The Amazon Difference
The Amazon is the largest tropical rainforest on our planet, covering 40% of the South American continent. The Amazon is home to 10% of the known plant and animal species on Earth. Since total precipitation can exceed 12 feet annually, it’s not surprising that 15% of the planet’s fresh water comes from the Amazon basin alone.
However, this vast rainforest system does much more than provide oxygen and fresh water for global consumption. Indigenous people and tribes in remote areas of the jungle rely on the forest for their livelihood and survival. The habitats of numerous plants and animal species are also closely intertwined. The existence of certain species may be highly dependent upon that of another. The health of the network relies upon the survival of all components. If portions of the forest are gone or the contiguous whole becomes fragmented, links in the network are broken.

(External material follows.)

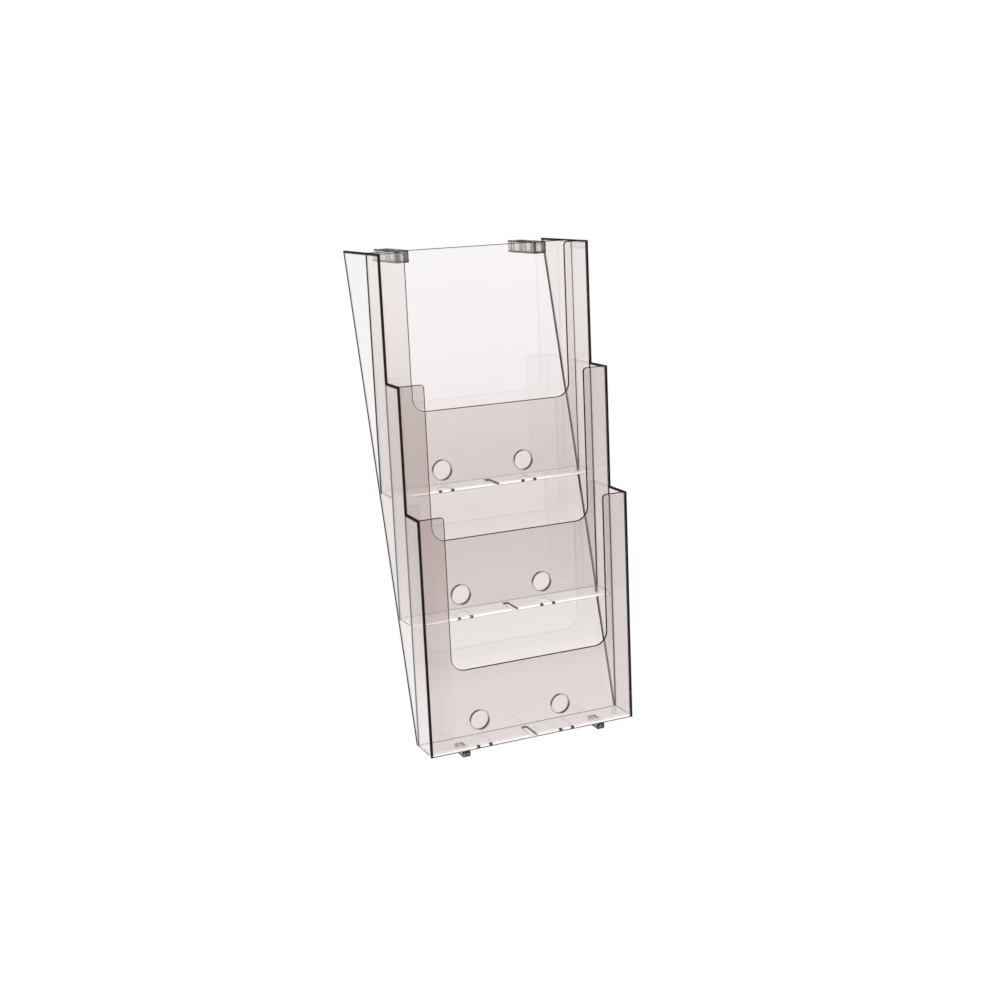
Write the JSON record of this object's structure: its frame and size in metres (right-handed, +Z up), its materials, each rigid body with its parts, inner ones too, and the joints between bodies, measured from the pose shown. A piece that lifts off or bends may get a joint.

Deforestation in the tropical rainforests, and in forests around the world, is occurring at an alarming rate. The Amazon is particularly vulnerable to impact due to the biodiversity and interdependency of the region. Land clearing and fragmenting of the forest is an ever increasing problem.
Fire-based agriculture, or slash and burn, is common to prepare land for farming or livestock grazing. Large volumes of carbon stored for years in the vegetation can be released in a matter of hours during the burning process. Fire may travel beyond the cleared area and destroy the low-lying, dense vegetation of the understory in the surrounding rainforest. Even if the overhead canopy of the tall trees is untouched, the understory habitat – home to countless insects, reptiles and more – is lost.
Logging to harvest old growth trees is another significant factor contributing to deforestation. Woodland sections cut off from the contiguous rainforest cannot maintain growth and function. Fragmentation leaves the edges exposed and unprotected. The large trees die faster and in greater numbers as far as 1,000 feet into the forest under these conditions. The woody vines and less dense, faster-growing trees that take their place do not have the same oxygen-production and carbon dioxide-absorption capabilities.
What you can do…
The Amazon rainforest continues to diminish. It may seem like a distant, exotic place that is beyond our reach, BUT, our everyday decisions can have a positive impact on rainforest survival. Consider the following:
• Do not buy tropical hardwood products, particularly those made of Mahogany, Rosewood and Ebony
• Reduce beef consumption, verify the source of meat products you do consume, and research the practices of those livestock sources
• Try to buy and consume less, but choose environmentally friendly products (Rainforest Alliance certified, for example) or those that give back to environmental causes when possible
• Hold businesses accountable, choose sustainable – The 2019 Top 100 Most Sustainable Corporations in the World
• Always keep the “R’s” in mind…refuse, reduce, reuse, recycle
Together we can create a better tomorrow, starting now!